Yoga: a workout for mind, body

Photo by Caitlyn Massy | The Collegian Izabela Ragan, graduate student in veterinary medicine, and Sean Charvet, graduate student in security studies, stretch at the beginning of the All-Levels yoga class on Sept. 3, 2014.

As yoga becomes an increasingly popular method of exercise, several schools of practice have emerged that cater to all levels of expertise and styles. As with all forms of activity, it can be confusing to know where to start or which type is best for you.

In general, the goal of yoga is to calm the mind and to achieve increased synchronization between the mind and body in order to live a healthier life. There are many forms of yoga, but the one most people are familiar with is Hatha yoga, or the focus on physical movements, postures and breathing techniques.

Yoga is an intricate system that provides a complete philosophy for living a healthy life and as such can become overwhelming for beginners. Those without previous yoga experience may be uncertain of what to expect or how to adapt it to meet their individual needs.

“The hardest part is walking through the door,” said Jessa Voos, owner and registered yoga teacher at Orange Sky Yoga, located at 227 Blue Earth Place. “Some people think yoga is too hard, too easy or intimidating. Just walk through the door.”

According to YogaWorks, a national yoga school, people who practice yoga regularly can experience mental benefits such as balanced and happier mood, improved sleep, better focus at work and a calmer mind. Physically, yoga increases energy, encourages weight loss, decreases back pain and enhances athletic ability.

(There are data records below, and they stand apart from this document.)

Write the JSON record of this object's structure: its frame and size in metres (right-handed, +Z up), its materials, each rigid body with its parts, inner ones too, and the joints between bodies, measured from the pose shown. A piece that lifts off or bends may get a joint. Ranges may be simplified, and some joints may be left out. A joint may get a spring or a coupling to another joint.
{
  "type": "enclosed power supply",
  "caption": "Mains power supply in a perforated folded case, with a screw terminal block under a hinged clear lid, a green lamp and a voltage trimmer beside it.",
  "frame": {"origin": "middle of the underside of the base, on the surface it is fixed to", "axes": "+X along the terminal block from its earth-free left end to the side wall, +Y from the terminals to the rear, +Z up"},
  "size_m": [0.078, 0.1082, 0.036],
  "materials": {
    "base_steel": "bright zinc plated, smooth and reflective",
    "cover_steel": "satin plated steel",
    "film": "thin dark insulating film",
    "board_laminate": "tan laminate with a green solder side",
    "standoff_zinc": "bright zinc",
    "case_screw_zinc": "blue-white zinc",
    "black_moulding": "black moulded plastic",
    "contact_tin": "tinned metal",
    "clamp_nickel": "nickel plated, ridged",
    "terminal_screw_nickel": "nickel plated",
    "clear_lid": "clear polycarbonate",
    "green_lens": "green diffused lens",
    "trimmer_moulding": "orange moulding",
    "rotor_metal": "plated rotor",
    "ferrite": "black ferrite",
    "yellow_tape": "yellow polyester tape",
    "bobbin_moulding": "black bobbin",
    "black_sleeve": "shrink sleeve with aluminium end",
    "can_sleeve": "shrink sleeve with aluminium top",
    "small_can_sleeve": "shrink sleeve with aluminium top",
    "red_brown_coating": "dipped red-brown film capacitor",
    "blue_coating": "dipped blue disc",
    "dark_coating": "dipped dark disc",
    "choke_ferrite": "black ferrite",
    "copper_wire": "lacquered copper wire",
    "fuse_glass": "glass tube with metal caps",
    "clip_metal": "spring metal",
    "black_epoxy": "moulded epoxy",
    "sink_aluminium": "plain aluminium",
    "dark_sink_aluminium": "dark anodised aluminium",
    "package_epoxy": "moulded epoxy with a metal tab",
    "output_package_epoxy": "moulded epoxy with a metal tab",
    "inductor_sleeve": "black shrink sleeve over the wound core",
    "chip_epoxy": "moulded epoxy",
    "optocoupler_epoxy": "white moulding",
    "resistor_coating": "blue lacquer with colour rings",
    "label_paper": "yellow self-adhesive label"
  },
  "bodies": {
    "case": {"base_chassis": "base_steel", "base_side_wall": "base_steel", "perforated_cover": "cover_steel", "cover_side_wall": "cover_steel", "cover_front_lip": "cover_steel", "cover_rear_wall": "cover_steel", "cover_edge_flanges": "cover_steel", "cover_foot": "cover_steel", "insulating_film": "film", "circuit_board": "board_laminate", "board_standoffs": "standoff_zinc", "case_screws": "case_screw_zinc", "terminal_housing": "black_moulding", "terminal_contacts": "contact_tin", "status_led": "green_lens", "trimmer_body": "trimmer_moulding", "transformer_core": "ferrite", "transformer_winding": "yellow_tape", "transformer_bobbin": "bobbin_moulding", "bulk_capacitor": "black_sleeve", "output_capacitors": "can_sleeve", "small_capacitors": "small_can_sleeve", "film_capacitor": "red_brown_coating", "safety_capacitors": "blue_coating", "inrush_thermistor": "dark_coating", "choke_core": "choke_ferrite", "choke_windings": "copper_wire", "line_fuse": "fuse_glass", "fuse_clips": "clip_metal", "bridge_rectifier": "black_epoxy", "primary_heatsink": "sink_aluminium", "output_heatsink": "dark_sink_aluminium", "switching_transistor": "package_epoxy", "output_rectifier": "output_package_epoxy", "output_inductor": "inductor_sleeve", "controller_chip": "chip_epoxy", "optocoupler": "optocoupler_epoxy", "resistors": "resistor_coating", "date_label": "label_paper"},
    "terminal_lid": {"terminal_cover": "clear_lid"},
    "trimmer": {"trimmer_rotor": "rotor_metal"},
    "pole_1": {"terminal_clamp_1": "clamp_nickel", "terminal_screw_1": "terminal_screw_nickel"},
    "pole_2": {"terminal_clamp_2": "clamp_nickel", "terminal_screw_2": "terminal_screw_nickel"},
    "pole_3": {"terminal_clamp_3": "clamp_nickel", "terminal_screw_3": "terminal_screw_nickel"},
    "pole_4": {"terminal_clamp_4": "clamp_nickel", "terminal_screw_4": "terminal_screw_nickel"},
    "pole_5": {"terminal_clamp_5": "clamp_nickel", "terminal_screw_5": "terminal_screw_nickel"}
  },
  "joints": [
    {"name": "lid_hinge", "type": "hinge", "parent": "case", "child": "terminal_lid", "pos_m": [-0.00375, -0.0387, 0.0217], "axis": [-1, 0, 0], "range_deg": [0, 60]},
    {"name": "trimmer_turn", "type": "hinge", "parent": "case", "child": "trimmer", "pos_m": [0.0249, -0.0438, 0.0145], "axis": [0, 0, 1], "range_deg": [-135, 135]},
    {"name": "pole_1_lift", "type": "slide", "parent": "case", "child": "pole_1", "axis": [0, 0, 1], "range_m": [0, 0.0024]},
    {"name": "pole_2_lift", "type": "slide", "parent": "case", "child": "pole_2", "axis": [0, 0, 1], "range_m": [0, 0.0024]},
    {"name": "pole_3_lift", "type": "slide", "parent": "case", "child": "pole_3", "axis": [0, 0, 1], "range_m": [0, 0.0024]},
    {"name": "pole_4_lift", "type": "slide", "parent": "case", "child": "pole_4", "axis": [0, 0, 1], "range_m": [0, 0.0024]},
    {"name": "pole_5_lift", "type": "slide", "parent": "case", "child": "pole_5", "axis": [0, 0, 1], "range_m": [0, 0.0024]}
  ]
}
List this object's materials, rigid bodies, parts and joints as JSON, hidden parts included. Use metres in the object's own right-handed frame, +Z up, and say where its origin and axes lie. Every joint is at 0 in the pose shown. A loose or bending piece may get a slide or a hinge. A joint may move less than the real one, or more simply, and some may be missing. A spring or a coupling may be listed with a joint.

For some, results and effects of yoga can be felt immediately.

“My first time doing yoga … I felt so relaxed when I left,” Alyssa Lally, senior in mass communications, said. “I’m definitely going to try and make a habit of it … to hold myself accountable and take my health more seriously.”

Among the unfamiliar with yoga exists a misconception that the act of practicing yoga means you have to or should use it to replace other regimens or exercises. However, in many cases, yoga can actually be a complementary aid for other forms of physical activity.

“Yoga is a great companion for other forms of exercise,” Voos said. “Running tends to tighten the hamstrings, and yoga helps heal and bring your body back into balance. It’s very beneficial.”

Another misconception about yoga is that practicing it will require adherence to certain religious or spiritual beliefs. Although yoga can certainly evoke elements of spiritual growth, it is not customarily used as a medium for religious beliefs.

“Yoga really is for everyone,” said Lauren Klein, junior in nutrition and kinesiology and a registered yoga instructor at the Chester E. Peter’s Recreation Complex. “I lean towards a more traditional style of yoga and try to incorporate yoga throughout the day. You can do that by being mindful of your breathing and where you’re at physically and mentally.”

For many instructors, the act of teaching can be just as rewarding as practicing, if not more.

“Every time I walk through the door, I’m happy,” Voos said. “I love teaching beginners. Once they get through that initial barrier, they become so open to trying new things. I also love teaching the harder classes because you get to play.”

Talking with the instructor of a yoga class you want to take can help beginners and even seasoned yogis better understand the goals for that session and what it will entail. They can answer questions that will help you understand the physical demands. Asking if meditation or chanting is included will provide insight to the mental and spiritual aspects. Answers to these questions will give you a better idea as to if the class is vigorous or more meditative.

“The all-levels (yoga) class (at the Rec) is a good way to start building a good foundation,” Klein said. “Gentle yoga is another way to ease into it.”

Above everything else, those who teach emphasize that practicing yoga is different for everyone and that no two people will experience it the same way – nor will they progress at the same rate. They encourage all to be patient and at peace with whichever stage they’re at in that moment.

“Yoga is whatever you want it to be,” Voos said.